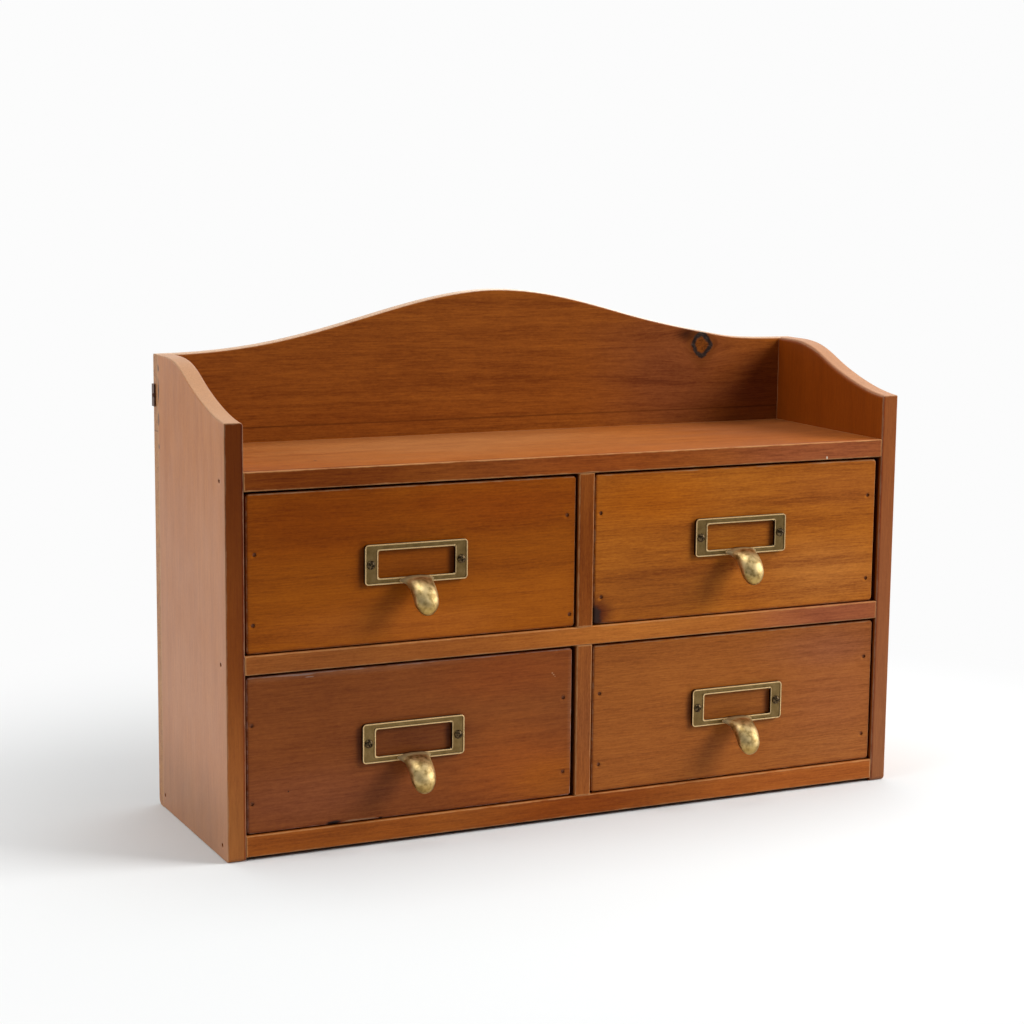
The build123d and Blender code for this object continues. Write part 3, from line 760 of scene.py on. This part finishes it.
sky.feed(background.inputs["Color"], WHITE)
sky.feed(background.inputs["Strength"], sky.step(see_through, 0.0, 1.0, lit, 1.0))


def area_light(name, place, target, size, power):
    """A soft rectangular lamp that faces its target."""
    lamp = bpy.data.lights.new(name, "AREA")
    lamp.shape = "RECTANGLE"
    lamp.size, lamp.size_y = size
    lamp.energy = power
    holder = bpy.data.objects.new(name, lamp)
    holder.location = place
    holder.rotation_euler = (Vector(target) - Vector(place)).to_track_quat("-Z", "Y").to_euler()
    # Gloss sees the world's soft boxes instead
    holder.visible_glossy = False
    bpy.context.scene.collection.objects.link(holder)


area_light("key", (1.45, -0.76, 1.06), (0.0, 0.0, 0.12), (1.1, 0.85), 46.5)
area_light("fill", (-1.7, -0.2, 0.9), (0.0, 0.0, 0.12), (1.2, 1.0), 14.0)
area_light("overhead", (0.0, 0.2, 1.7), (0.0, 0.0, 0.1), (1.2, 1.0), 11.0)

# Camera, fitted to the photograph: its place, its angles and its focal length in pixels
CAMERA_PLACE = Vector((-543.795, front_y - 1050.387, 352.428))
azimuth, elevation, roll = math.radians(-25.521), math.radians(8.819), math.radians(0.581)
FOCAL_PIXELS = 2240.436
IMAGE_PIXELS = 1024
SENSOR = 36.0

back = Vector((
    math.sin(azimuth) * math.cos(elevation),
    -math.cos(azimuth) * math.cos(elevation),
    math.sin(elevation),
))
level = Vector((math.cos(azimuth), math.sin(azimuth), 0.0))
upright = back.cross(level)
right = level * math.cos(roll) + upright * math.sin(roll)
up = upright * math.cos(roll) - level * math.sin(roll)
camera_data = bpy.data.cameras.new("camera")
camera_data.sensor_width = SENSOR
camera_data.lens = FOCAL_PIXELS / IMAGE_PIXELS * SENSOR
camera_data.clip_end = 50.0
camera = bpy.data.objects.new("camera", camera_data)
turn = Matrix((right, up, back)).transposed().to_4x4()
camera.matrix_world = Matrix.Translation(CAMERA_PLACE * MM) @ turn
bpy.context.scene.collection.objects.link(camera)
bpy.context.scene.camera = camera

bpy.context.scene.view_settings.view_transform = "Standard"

━━━━━━━━━━

Quote exactly the stretch of lines above that starts at the first one and ends at the line with "1.0, lit, 1.0))", and nothing beyond it.

▶ [The output]
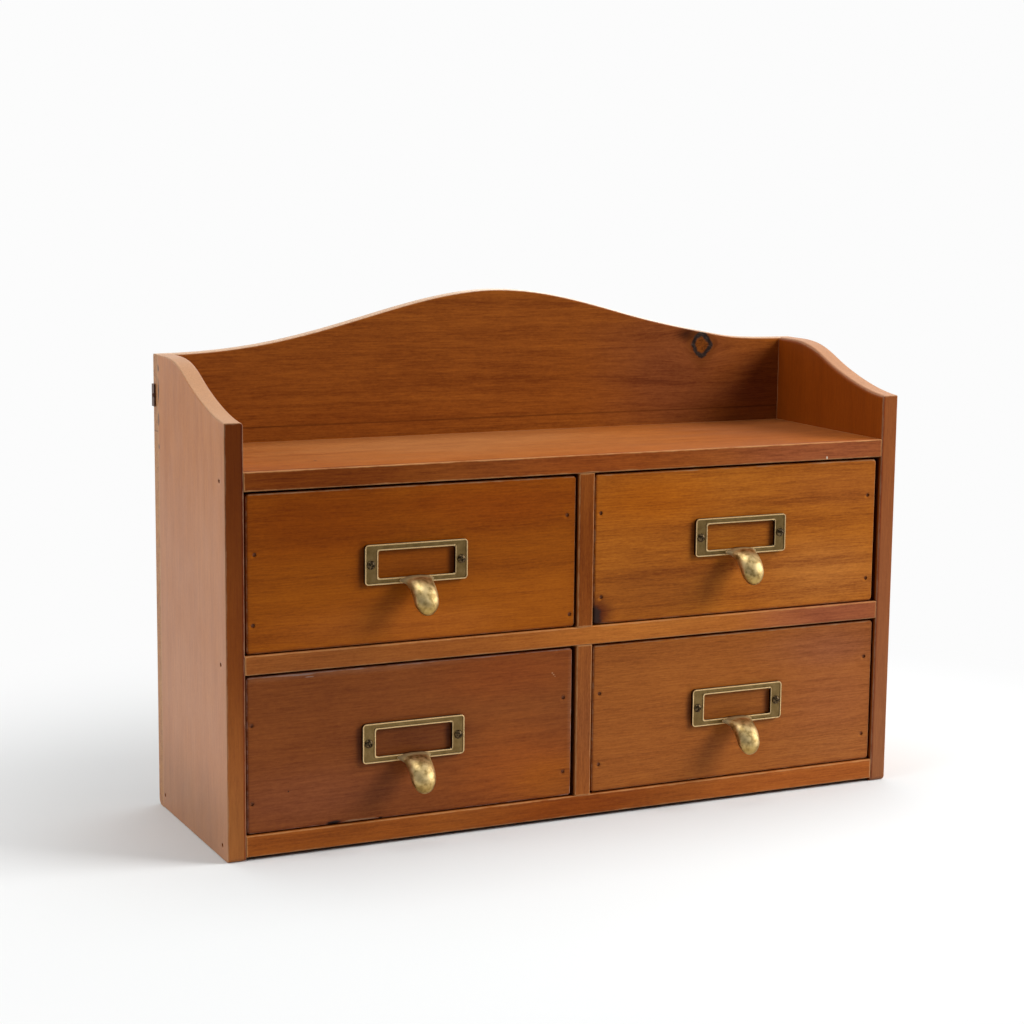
The build123d and Blender code for this object continues. Write part 3, from line 760 of scene.py on. This part finishes it.
sky.feed(background.inputs["Color"], WHITE)
sky.feed(background.inputs["Strength"], sky.step(see_through, 0.0, 1.0, lit, 1.0))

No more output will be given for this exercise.